New trends of personal data protection in credit relations while transferring debt information to the third parties
The recent court practice proves for the banks (Bank) to pay more attention to compliance not only with the Personal Data Protection Laws, but also bank secrecy and consumer protection laws while transferring personal data of the borrowers (Borrower) to the relevant third parties involved in debt recovery. Furthermore, it may be necessary to restate the internal policies and contractual arrangements between the banks and borrowers to ensure obtaining proper consent on transferring personal data to third parties.
Specifically, at the end of July, this year the Court of Appeal upheld the ruling of the first instance court and declared illegal the transfer of personal data of the Borrower (defendant) to the debt collector by the Bank (respondent). In particular, the Bank transferred the data on address and debt of the Borrower. The courts confirmed the fact of breach of bank secrecy and consumer protection laws by the Bank. On this basis the Bank’s actions were qualified as unfair business practice.

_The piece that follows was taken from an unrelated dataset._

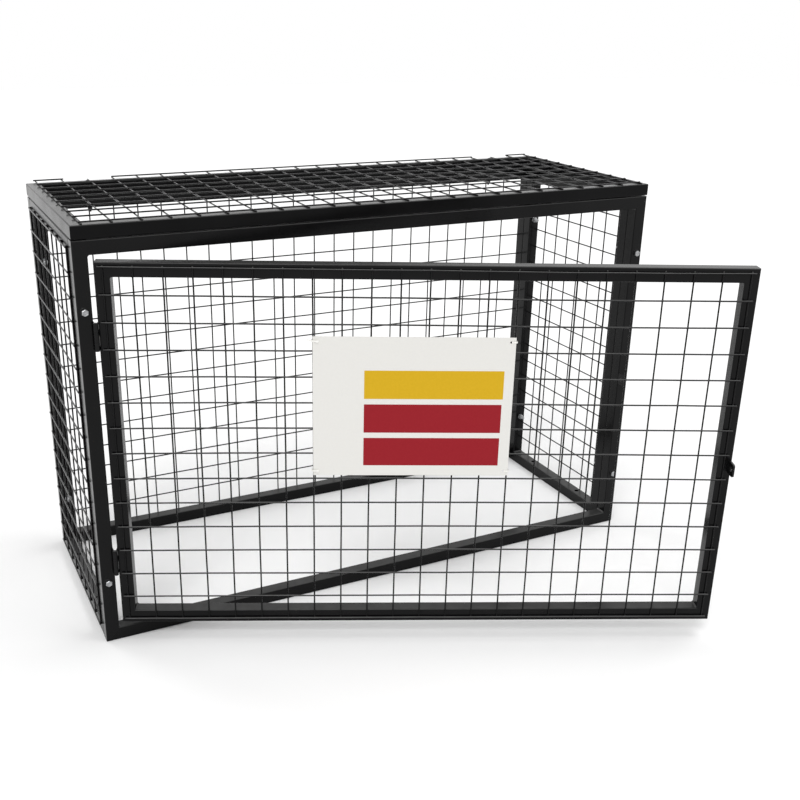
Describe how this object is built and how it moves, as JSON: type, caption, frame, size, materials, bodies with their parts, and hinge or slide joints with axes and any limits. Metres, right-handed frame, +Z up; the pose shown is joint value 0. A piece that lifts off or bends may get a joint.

The courts rejected assertions of the Bank that the consent on personal data transfer was granted by the Borrower under the document called “General Credit Terms” (SK: stipulates the right of the Bank to transfer Borrower’s data, terms of the agreement, debt status, etc. to the third parties). The courts found no reason to believe that “General Credit Terms” is a part of the credit agreement.
Finally, the court ruled on reimbursement of moral damages incurred by the Borrower and caused by the Bank. The courts came to conclusion that the debt recovery activity of debt collectors attracted by the Bank (SK: quantity and content of the messages sent to the Borrower) should be qualified also as unfair business practice.